ジャズとヒップホップを器用に取り入れるプロデューサー・Robert Grasperは、ブラックミュージックを自由自在に扱う。近年、次世代アーティストとコラボレートすることに専念している彼は、H.E.R.とMeshell Ndegeocelloを客演に、新曲“Better Than Imagine”を発表した。
愛の情熱と渇きを歌った今曲では、H.E.R.の持ち前の美声とGrasperの緩やかなピアノの音色が心地のいいメロディーを生んでいる。曲を締め括るのは、ヴォイスメールのような囁き声を披露するNdegeocelloだ。高い評価を得た『Black Radio』の3部となる『Black Radio 3』は、2021年に発表予定。
ロンドンを拠点に活動するシンガー・NAOがLianne La Havasをフィーチャーした“Woman”は、女性(特に有色人種)の新たな時代の幕開けを祝う叙情歌だ。
「もし神が女性なら、日曜日には自分たちを賛美しよう」と2人の黒人女性は綴る。光沢感がギラつくNAOの歌声とハスキーなHavasのそれは、意外にも好触感だ。フォークやソウルの影響を受けるLianne La Havasのセルフタイトル作品『Lianne La Havas』も、完成度の高いアルバムとなっているので、ぜひ一聴してほしい。

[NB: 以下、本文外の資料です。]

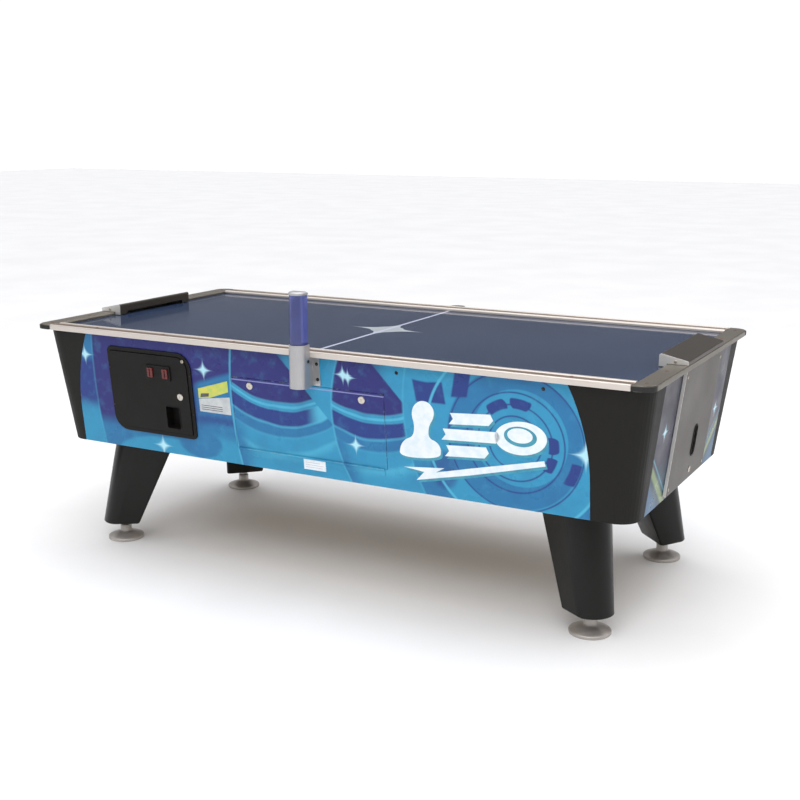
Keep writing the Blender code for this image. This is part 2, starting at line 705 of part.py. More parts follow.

同じくロンドナーのシンガー兼詩人・Arlo Parksによるシングル“Hurt”が到着。インディーソフトロックの哀愁感が漂う今曲は、苦しみからの回復を歌う曲で、「当面は手放すことはできないかもしれないけど、そんなに痛みが続くことはないと知っていて」とコーラスで繰り返す。Parksによるデビューアルバムは現在制作中とのこと。新たなロンドン産R&Bに期待大だ。
LA出身のIndia ShawnはAnderson .Paakを引き連れて、グルーヴィーな新曲“Movin On”をリリース。硬いテクスチャーの演奏にソウルフルな彼女の歌声が乗った、アップテンポな一曲だ。「自分の世界に閉じこもっているの、たまにはそんな時もある/前に進まないと、ただいい気分を感じたい」というラインは、一度聞けば耳でリフレインするキャッチーさがある。現在はアトランタに拠点を移して活動するShawnは、4月には6LACKとのシングル“NOT TOO DEEP”も制作している。新たなプロジェクトを機会に、より大きな彼女のムーヴが待ち構えているだろう。